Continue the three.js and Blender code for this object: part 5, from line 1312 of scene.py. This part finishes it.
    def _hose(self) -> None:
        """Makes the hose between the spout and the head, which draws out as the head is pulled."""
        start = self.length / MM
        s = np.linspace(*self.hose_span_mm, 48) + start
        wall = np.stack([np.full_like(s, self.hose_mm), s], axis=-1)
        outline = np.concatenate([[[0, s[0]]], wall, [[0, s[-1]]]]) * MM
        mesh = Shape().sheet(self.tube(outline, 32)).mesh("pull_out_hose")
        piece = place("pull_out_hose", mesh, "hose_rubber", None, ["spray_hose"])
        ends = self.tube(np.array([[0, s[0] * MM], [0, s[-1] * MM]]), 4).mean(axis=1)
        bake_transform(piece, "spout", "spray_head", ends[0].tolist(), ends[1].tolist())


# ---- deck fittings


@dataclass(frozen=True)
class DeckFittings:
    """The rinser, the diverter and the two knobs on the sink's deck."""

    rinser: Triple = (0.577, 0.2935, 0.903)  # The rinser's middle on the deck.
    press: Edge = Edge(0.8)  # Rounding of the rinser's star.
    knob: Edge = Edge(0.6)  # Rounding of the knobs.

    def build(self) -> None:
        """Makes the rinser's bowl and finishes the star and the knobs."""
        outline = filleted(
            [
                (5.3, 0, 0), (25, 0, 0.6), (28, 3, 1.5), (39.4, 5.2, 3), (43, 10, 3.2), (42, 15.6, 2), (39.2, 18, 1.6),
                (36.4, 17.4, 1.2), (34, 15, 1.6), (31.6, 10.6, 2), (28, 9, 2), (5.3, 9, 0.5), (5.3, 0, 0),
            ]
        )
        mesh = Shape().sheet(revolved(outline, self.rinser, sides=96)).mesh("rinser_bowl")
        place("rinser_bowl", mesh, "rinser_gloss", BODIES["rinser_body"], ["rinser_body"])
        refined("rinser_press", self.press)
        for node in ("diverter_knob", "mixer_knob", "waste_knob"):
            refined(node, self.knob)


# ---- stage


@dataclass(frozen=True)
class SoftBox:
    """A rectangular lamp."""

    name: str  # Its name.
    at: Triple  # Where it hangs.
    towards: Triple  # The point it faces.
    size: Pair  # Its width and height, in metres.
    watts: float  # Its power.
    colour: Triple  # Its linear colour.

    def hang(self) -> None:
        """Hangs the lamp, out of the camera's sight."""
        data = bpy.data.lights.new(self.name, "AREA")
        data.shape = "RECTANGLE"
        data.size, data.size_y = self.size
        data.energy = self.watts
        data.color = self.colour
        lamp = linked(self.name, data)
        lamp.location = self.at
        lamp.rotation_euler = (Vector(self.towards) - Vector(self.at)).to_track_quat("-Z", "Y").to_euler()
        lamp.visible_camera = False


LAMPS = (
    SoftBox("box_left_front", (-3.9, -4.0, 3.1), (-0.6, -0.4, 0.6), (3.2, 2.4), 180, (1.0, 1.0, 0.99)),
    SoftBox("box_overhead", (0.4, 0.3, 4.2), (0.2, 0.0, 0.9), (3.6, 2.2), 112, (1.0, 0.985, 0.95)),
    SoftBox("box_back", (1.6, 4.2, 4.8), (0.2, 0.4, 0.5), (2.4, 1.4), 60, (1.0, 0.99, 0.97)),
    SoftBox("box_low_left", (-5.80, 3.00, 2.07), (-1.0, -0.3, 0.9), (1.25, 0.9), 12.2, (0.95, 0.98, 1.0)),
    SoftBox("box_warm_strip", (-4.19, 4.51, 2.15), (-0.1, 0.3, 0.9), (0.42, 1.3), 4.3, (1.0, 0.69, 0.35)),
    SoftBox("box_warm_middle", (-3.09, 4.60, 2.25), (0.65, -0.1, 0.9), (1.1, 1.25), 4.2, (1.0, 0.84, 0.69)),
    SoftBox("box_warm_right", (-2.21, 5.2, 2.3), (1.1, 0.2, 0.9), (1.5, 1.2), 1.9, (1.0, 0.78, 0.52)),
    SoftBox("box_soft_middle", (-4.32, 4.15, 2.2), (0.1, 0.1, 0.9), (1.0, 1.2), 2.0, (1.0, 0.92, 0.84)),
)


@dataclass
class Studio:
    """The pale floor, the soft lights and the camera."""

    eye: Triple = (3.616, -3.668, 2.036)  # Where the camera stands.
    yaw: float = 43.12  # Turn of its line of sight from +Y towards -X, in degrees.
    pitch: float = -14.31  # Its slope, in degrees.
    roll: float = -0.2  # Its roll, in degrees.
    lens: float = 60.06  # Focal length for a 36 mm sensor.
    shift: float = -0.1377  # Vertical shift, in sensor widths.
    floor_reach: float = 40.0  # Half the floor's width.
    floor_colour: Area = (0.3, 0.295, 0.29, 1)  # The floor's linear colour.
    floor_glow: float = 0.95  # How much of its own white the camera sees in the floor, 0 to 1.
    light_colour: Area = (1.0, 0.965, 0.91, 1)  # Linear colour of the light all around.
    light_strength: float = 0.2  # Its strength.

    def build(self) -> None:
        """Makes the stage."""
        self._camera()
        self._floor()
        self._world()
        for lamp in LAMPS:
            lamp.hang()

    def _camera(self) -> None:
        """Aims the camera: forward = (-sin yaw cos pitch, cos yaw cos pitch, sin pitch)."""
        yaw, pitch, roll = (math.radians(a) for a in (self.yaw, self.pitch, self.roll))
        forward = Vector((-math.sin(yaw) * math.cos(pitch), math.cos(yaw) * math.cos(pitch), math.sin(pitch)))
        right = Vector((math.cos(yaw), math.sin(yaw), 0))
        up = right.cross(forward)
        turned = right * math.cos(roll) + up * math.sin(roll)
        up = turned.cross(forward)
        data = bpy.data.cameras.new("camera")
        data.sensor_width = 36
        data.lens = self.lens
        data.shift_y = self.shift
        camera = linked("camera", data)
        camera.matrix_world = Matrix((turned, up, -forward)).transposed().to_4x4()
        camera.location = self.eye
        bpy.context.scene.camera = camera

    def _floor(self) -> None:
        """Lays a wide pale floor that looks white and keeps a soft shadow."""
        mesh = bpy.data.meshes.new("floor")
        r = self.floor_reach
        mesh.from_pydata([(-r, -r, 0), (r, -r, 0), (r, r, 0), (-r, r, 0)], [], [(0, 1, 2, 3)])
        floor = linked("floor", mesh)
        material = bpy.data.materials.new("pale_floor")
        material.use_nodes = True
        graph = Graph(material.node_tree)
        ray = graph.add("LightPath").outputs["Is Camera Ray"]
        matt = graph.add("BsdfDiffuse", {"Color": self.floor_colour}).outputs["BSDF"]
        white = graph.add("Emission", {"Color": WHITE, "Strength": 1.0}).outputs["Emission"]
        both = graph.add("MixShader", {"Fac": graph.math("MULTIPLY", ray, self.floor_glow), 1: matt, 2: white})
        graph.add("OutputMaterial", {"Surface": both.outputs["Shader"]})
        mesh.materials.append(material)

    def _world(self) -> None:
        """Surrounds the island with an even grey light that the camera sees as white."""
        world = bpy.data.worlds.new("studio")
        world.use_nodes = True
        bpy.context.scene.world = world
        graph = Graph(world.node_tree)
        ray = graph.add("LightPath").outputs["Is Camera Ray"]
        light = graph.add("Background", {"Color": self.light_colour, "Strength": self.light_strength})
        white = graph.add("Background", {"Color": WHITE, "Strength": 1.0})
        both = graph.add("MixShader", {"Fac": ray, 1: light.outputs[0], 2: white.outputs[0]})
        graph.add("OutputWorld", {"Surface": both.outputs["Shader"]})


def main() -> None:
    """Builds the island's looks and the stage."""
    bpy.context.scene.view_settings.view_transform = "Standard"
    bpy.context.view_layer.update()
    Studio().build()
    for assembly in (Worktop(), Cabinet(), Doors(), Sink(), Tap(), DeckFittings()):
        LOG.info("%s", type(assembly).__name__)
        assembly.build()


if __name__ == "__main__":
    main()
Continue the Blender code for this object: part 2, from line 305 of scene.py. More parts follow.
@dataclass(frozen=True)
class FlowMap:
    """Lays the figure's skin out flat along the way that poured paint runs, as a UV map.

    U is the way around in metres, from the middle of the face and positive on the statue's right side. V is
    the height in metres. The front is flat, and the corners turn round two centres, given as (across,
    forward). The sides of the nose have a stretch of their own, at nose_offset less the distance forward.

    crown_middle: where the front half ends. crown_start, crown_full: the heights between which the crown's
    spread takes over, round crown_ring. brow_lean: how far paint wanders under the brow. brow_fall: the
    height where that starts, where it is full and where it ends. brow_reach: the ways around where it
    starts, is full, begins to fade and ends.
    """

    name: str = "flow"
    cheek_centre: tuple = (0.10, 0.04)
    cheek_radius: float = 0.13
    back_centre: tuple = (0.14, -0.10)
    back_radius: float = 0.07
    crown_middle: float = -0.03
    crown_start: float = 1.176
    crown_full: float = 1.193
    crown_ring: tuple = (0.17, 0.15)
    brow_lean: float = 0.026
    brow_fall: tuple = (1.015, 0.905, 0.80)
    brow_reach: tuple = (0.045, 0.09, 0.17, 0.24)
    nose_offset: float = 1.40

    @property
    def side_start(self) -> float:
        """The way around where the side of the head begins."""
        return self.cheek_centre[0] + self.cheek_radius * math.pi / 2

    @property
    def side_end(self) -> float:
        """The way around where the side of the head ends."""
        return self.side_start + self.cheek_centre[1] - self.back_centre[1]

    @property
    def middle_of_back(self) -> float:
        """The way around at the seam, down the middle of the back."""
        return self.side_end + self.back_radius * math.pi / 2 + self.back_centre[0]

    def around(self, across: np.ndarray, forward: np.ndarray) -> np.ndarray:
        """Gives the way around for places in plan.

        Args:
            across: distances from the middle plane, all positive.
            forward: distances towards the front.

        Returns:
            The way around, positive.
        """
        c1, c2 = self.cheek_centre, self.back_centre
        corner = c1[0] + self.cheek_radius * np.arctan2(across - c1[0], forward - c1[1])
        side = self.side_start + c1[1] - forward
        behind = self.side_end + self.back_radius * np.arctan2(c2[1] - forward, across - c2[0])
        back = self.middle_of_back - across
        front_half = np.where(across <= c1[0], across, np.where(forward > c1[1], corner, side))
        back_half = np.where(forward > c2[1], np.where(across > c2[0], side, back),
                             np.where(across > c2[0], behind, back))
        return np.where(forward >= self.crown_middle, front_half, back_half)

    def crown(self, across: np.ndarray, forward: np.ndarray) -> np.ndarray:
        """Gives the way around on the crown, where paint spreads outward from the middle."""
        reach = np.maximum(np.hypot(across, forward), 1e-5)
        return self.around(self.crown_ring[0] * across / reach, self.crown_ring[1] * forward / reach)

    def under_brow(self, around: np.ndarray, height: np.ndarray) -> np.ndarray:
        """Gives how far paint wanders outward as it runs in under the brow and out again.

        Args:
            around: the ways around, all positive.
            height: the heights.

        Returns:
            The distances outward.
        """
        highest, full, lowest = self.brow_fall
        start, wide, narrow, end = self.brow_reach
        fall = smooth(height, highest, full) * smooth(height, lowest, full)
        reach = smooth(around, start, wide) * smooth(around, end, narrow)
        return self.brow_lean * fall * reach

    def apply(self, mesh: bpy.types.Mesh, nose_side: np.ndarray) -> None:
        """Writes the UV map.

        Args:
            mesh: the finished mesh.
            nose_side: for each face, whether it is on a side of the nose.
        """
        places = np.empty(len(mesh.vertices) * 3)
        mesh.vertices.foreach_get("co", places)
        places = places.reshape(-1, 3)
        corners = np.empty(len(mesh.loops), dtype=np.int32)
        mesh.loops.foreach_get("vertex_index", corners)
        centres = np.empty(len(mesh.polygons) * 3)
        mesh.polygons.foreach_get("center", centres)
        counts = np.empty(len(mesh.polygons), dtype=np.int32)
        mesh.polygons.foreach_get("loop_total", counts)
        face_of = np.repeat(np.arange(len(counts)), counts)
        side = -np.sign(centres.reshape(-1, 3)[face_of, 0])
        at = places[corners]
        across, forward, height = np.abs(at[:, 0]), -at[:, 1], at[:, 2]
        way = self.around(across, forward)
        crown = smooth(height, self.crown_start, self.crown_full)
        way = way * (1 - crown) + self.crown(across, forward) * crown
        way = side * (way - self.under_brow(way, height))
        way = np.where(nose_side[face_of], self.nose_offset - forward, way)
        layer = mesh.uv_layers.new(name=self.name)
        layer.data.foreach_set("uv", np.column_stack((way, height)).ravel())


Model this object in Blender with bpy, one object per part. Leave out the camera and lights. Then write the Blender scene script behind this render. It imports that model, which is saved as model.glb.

○ ○ ○

GIVEN INSTRUCTION: Starting with the line that contains "bpy.context.view_layer.update()", repeat each line exactly, and stop once the line that contains "as a UV map." has been repeated.

SOLVED PROBLEM:
    bpy.context.view_layer.update()
    Studio().build()
    for assembly in (Worktop(), Cabinet(), Doors(), Sink(), Tap(), DeckFittings()):
        LOG.info("%s", type(assembly).__name__)
        assembly.build()


if __name__ == "__main__":
    main()
Continue the Blender code for this object: part 2, from line 305 of scene.py. More parts follow.
@dataclass(frozen=True)
class FlowMap:
    """Lays the figure's skin out flat along the way that poured paint runs, as a UV map.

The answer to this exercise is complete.